* START The records *

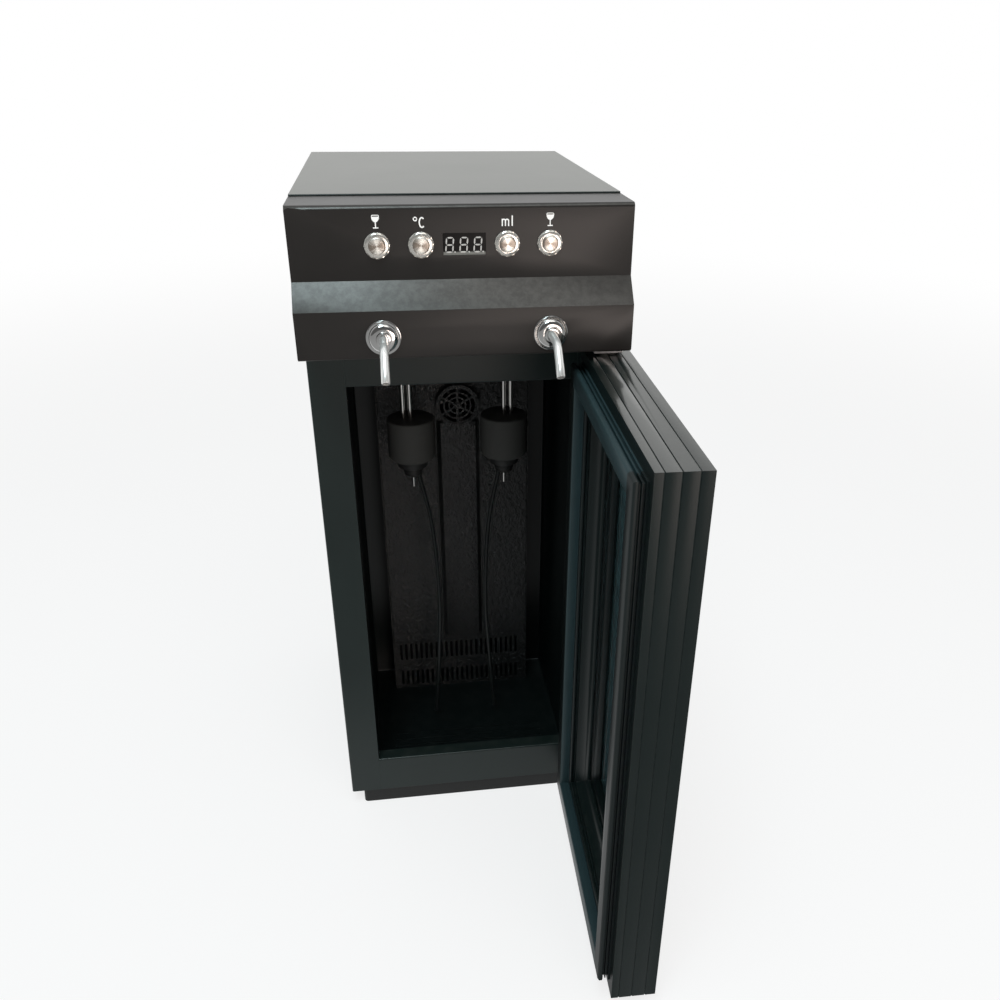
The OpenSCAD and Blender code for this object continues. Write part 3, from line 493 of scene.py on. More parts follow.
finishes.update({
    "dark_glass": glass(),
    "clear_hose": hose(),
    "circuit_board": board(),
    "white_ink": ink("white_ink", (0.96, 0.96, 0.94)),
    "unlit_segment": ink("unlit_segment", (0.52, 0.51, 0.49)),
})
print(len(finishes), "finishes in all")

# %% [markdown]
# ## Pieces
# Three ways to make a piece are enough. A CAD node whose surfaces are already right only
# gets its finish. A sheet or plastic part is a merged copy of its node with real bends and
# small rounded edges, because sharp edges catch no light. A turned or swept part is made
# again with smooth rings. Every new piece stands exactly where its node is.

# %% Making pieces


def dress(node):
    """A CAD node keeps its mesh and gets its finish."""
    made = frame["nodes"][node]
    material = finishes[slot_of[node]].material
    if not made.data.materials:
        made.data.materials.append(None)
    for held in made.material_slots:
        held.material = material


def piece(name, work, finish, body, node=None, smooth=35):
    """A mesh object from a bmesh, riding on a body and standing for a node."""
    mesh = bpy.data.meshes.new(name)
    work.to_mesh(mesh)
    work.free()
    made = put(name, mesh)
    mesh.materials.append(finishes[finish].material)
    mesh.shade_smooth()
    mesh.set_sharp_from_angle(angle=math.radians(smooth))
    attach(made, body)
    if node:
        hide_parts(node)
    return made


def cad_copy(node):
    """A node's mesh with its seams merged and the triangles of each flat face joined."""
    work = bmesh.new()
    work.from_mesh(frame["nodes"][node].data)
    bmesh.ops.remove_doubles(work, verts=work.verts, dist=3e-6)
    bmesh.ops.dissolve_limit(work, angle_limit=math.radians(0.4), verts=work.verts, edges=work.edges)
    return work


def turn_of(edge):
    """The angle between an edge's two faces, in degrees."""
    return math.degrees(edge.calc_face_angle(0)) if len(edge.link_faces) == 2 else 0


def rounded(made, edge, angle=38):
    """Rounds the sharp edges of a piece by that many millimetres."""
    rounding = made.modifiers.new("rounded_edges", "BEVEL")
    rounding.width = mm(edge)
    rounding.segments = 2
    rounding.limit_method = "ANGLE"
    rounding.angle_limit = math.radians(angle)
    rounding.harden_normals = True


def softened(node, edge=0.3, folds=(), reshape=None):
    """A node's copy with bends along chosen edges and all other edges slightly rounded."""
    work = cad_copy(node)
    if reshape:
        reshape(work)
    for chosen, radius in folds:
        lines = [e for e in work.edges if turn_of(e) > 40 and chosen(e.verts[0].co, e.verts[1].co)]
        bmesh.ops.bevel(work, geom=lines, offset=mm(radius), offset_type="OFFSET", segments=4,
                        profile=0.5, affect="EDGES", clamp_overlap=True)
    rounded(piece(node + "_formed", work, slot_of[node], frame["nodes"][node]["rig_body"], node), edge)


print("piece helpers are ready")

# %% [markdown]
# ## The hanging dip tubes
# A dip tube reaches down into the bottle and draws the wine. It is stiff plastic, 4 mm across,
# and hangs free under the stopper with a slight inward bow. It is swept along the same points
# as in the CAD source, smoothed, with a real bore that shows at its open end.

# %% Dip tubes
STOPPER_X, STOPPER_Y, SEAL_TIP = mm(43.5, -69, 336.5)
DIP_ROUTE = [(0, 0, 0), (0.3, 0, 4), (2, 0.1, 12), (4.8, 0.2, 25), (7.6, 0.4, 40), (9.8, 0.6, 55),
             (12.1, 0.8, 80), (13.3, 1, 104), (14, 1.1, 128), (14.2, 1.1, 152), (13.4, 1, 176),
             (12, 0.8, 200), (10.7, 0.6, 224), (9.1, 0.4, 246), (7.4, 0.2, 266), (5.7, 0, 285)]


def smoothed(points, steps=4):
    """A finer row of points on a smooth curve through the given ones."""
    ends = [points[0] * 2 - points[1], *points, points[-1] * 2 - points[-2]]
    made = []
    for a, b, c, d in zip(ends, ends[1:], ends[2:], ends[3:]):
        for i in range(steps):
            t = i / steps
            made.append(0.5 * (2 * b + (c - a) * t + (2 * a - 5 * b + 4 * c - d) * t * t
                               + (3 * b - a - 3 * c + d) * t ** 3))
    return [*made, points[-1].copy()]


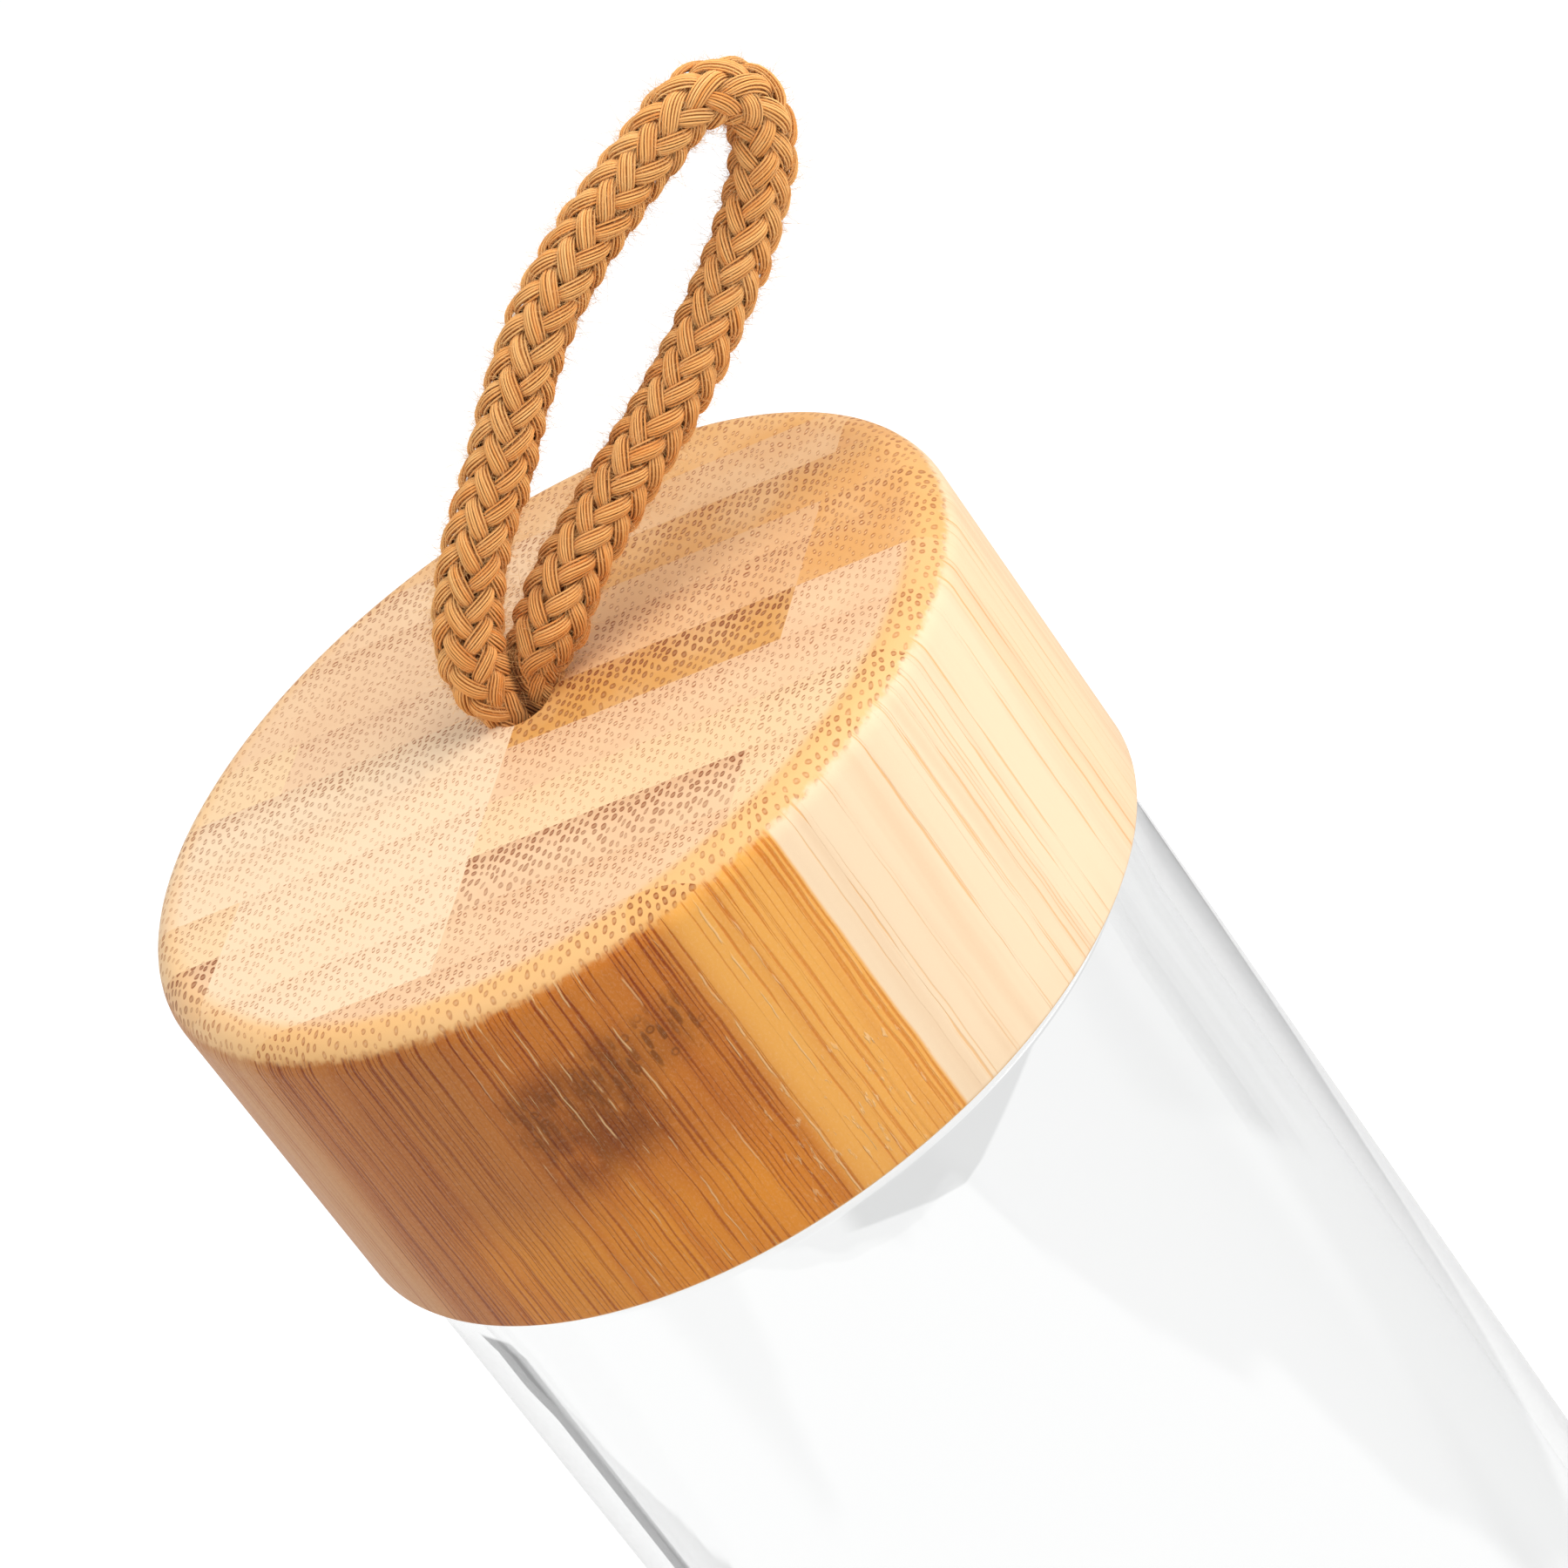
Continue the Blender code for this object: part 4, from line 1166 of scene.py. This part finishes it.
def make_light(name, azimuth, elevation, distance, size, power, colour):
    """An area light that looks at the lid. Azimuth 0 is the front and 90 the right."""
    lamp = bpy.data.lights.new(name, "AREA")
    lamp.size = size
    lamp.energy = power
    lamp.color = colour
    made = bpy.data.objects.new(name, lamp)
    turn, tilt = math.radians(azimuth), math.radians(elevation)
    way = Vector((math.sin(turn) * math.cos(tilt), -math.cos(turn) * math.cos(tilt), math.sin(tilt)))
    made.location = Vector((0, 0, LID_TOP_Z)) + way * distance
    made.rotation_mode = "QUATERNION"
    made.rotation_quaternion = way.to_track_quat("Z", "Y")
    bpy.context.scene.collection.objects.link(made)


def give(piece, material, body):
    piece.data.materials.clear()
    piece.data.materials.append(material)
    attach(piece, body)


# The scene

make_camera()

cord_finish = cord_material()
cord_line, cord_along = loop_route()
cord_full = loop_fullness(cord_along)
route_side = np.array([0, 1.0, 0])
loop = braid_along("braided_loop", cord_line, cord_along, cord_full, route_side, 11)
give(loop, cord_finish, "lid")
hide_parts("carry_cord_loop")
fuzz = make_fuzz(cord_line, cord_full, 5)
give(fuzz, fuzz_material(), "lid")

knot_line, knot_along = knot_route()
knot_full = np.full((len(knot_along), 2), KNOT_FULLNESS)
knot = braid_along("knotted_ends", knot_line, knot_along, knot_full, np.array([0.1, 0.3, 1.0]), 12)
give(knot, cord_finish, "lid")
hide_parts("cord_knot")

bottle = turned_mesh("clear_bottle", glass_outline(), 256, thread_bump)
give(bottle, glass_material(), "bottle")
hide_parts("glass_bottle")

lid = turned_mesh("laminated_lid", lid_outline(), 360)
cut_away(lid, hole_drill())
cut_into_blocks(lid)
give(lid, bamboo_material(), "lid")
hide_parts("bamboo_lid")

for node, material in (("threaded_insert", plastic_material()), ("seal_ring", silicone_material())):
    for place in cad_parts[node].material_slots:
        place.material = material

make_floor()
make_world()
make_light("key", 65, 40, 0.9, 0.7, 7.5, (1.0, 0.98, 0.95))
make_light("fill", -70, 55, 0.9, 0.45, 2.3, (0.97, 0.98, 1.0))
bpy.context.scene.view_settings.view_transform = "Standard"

* END The records *

Goal
Tally the lines of the listing in which the word "code" occurs, and state the total alone.

Answer to the task
2